SARA CWIEK, BYLINE: I'm standing here in front of what's now an abandoned factory complex along busy Woodward Avenue. It's hard to imagine now those big crowds lining up in the frigid cold eager for the chance to work in a bustling factory for $5 a day. That was more than double the average factory wage at that time. There's not much to distinguish this place from Detroit's other industrial ruins. But if you take the time to stop and walk up to the front of the building here, you'll find a pretty modest historical marker proclaiming this the home of the Model T. It tells us that by 1925, this place churned out more than 9,000 Ford Model T's a day. And it ends with this: Mass production soon moved from here to all phases of American industry, and set a pattern of abundance for 20th century living.

But Henry Ford was a hardnosed business man. He didn't introduce the $5 workday because he was a nice guy.

BOB KRIEPKE: It was mainly to stabilize the workforce. And it sure did and raised the bar all over the world.

CWIEK: That's Bob Kreipke, corporate historian for the Ford Motor Company.

UNIDENTIFIED MAN: By 1913, Henry Ford broke the 200,000 mark in Model T production, the first moving assembly line made this possible. Conveyor belts transported small parts to the worker. They performed a specific task.

CWIEK: This tremendously sped up production, but Ford still had a problem. While he had standardized production, he hadn't standardized his workforce. Now he didn't need particularly skilled workers; he just needed ones that would do the same repetitive, specialized tasks hour after hour, day after day.

Kreipke says there was chronic absenteeism and lots of worker turnover. So Ford gambled that higher wages would attract better, more reliable workers.

KRIEPKE: It was an absolute, total success. In fact, it was better than anybody had even thought.

CWIEK: The benefits were almost immediate. Productivity surged, and the Ford Motor Co. doubled its profits in less than two years.

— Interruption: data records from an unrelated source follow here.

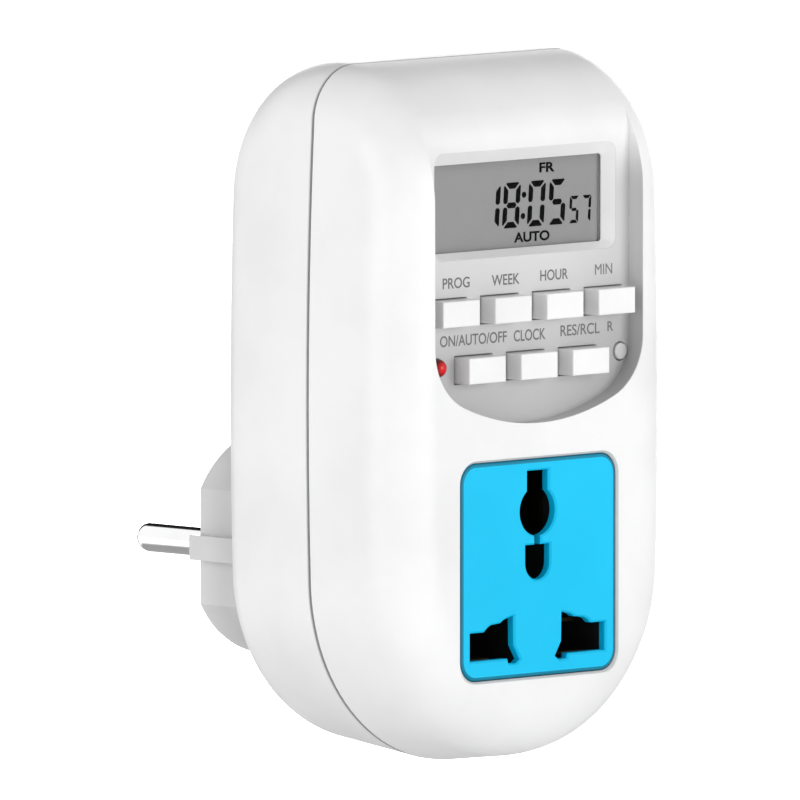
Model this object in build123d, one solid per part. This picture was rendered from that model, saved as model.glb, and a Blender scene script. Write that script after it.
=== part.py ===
from build123d import *
from functools import cache
import math
import os

# Plug-in timer switch with a universal outlet on its front, every piece a separate solid.
# Millimetres. X runs to the right as the front is looked at, +Y points at the wall, +Z is up.
# The origin is the middle of the two plug pins, on the end face of the plug boss.

# ---- Body: a rounded box with a full round top, split at a seam ----
body_width = 67.0  # at the seam, its widest
body_height = 114.0
front_depth = 19.4  # seam to front face
rear_depth = 24.75  # seam to the face against the wall
plug_height = 32.7  # lowest point of the body to the pins' centre line
side_bow_radius = 843.0  # the long sides are faintly bowed
side_bow_end = 1.92  # degrees below level where the bow runs into the bottom corner
bottom_corner_radius = 31.4
bottom_corner_end = 77.3  # degrees below level where the corner runs into the base arc
draft = 6.7  # degrees that the sides lean in, from the seam both ways
edge_radius = 9.0
wall = 2.0
seam_groove = 0.45  # shadow gap between the covers
lip_height = 2.2
lip_thickness = 0.9
fit_gap = 0.1  # between pieces that locate each other

# ---- Control panel, sunk into the front ----
panel_half_width = 23.6
panel_depth = 3.3
panel_bottom = 23.0
panel_corner_radius = 10.5
panel_base_radius = 45.0
panel_blend_radius = 8.0  # where the panel runs out into the round top

# ---- Display ----
window_width = 38.2
window_height = 14.2
window_z = 58.05
window_bevel = 1.05
window_side_bevel = 1.5
window_rim_above = 2.1  # the bevel is taller over the window than beside it
window_corner_radius = 1.9
lens_thickness = 0.5
lens_overlap = 1.2
lens_corner = 1.0
glass_thickness = 2.0
glass_corner = 0.4
frame_wall = 1.0
frame_ledge = 1.5  # how far the frame reaches in behind the glass
zebra_height = 1.8
zebra_inset = 2.0  # glass's side to the strip's end

# ---- Push buttons and the lamp ----
button_width = 8.2
button_height = 4.2
button_pitch = 11.75
button_proud = 3.4
button_gap = 0.25
button_flange = 0.6
button_flange_thickness = 1.0
button_edge = 0.25
button_travel = 0.8
button_post_radius = 1.5
row_one_z = 41.6
row_two_z = 32.2
reset_x = 21.5
reset_z = 33.1
reset_radius = 1.35
reset_proud = 0.4
reset_post_radius = 1.0
switch_width = 4.4  # board switch behind each key
switch_height = 1.2
switch_stem_radius = 0.9
switch_stem_height = 0.25
lamp_x = -20.0
lamp_z = 32.8
lamp_radius = 1.5
lamp_proud = 1.65
lamp_collar = 0.35
lamp_collar_height = 1.0

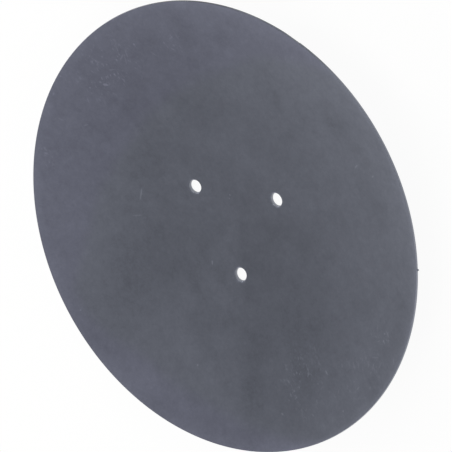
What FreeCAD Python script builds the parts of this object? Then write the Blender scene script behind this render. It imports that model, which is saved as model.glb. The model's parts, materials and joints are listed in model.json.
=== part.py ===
import FreeCAD, Part
import math
import os
import Sketcher

# Seed drill disc: one round plate of hardened steel, pressed to a shallow dish.
# The disc's axis is Z. The hollow opens upwards and the disc lies on its convex side,
# whose lowest point is the origin. Three plain holes round the axis take the bolts of
# the bearing hub, and the rim is ground to an edge from the convex side.

# Driving dimensions, in millimetres and degrees
SIZES = {
    "disc_diameter": (325.0, "across the outermost edge of the rim"),
    "dish_depth": (26.0, "from the upper edge of the rim down to the middle of the hollow"),
    "plate_thickness": (3.0, "thickness of the plate, the same all over"),
    "land_width": (1.5, "square edge that the grinding leaves, across the plate"),
    "bevel_width": (8.0, "face of the ground bevel, along its slope"),
    "hole_count": (3, "bolt holes"),
    "hole_diameter": (9.5, "each bolt hole"),
    "hole_circle_diameter": (80.0, "circle through the centres of the bolt holes"),
    "hole_angle": (30.0, "direction of the first bolt hole, from +X"),
    "hole_mouth_round": (0.9, "mouths of the bolt holes on the hollow side, drawn in by the punch"),
    "hole_edge_break": (0.3, "edges of the bolt holes taken off on the convex side"),
    "nick_angle": (58.9, "deep end of the worn nick in the rim, clockwise from +X"),
    "nick_length": (13.5, "nick, along the rim"),
    "nick_depth": (0.5, "nick, at its deep end"),
    "burr_angle": (121.0, "small burr on the rim, clockwise from +X"),
    "burr_width": (2.2, "burr, along the rim"),
    "burr_height": (0.9, "burr, standing out from the rim"),
    "burr_thickness": (0.8, "burr, across the edge"),
}

document = FreeCAD.newDocument("seed_drill_disc")


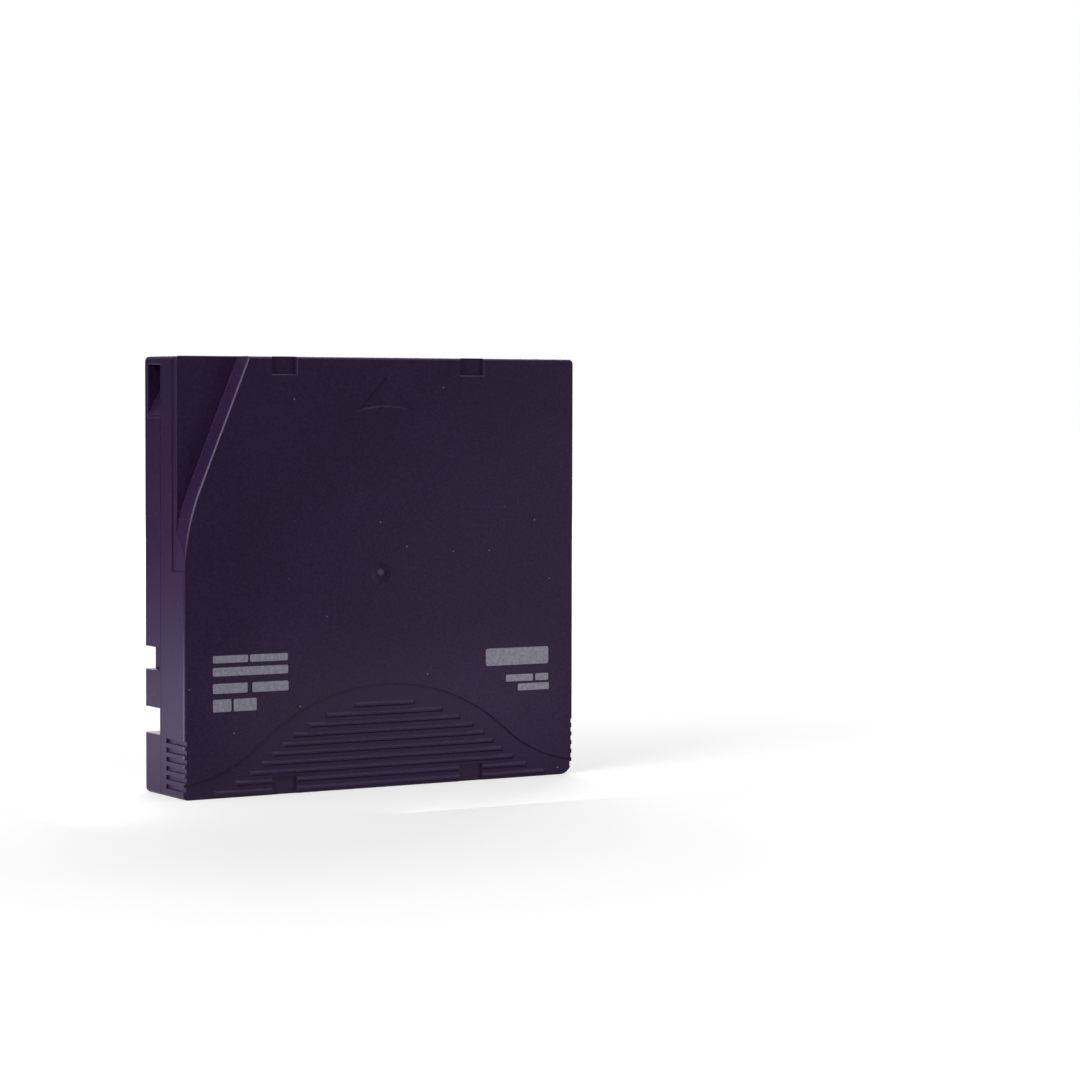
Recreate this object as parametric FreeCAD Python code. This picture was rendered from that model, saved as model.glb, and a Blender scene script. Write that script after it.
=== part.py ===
"""Half-inch data tape cartridge: single-reel case, reel with brake, leader pin, door and switch.

Millimetres. The cartridge stands on its rear (label) edge: X is its width, Y its thickness with
the top side at -Y, and Z its length with the insertion edge up. The origin is the middle of the
rear edge's face.
"""
import FreeCAD, Part
import math
import os

V = FreeCAD.Vector

# --- Case, outside ---
case_width = 105.4
case_thickness = 21.5
case_length = 102.0
upper_depth = 12.35          # upper shell, from its outer face to the parting plane
side_wall = 2.0
top_wall = 2.0
base_wall = 2.0
upper_edge_round = 0.8
lower_edge_round = 1.1
rear_right_corner = 3.3
small_corner = 1.2
parting_groove = 0.2

# --- Lip of the lower shell that centres the upper shell ---
lip_height = 1.1
lip_thick = 0.8
lip_clear = 0.15
lip_root = 1.4

# --- Reel axis and reel ---
reel_x = -1.3
reel_case_clear = 1.0        # flanges to the nearest side wall
flange_thick = 1.2
flange_gap = 13.0
tape_width = 12.65
tape_pack_margin = 1.5       # tape pack to the flanges' rims
hub_radius = 22.0
hub_wall = 2.0
hub_web = 2.0
hub_bore = 5.2
wind_clear = 0.05
collar_clear = 0.15
collar_wall = 1.2
collar_length = 2.6

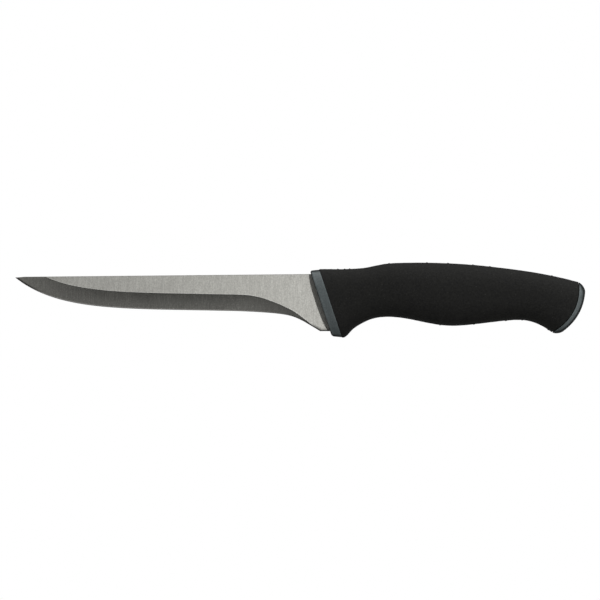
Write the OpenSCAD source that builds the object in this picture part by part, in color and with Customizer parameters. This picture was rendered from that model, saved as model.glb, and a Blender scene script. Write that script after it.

Ford ended up calling it the best cost-cutting move he ever made. Now, it's widely believed that Henry Ford also upped wages to expand his market, paying employees enough to buy the cars they made. While that wasn't Ford's main motivation, it was a welcome byproduct, and University of California-Berkeley labor economist Harley Shaiken says it was a game changer.

HARLEY SHAIKEN: What that gave us was an industrial middle class, and an economy that was driven by consumer demand.

CWIEK: Shaiken says Ford proved that higher wages lead to more productivity, which in turn was good for business. That positive feedback loop gave rise to a broad prosperous middle class. But over the years, waves of economic pressures and political changes have broken that link.

SHAIKEN: Today, overwhelmingly employers view the lowest wage as the most competitive wage.

CWIEK: These days, global supply chains feed a hyper competitive auto industry where no one wants to give up even an inch of ground. And keeping up with technology takes precedence over stabilizing the workforce. Harley Shaiken agrees that this just isn't Henry Ford's economy anymore.

SHAIKEN: There are very real economic pressures out there that push down on wages so it's not a simple story, but that doesn't mean that there isn't a core truth into what Ford found.

CWIEK: So a century after Henry Ford started paying $5 a day, it's not at all clear that today's employers and workers can reach a similar bargain and reboot a 21st century version of the working middle class. For NPR News, I'm Sara Cwiek in Detroit.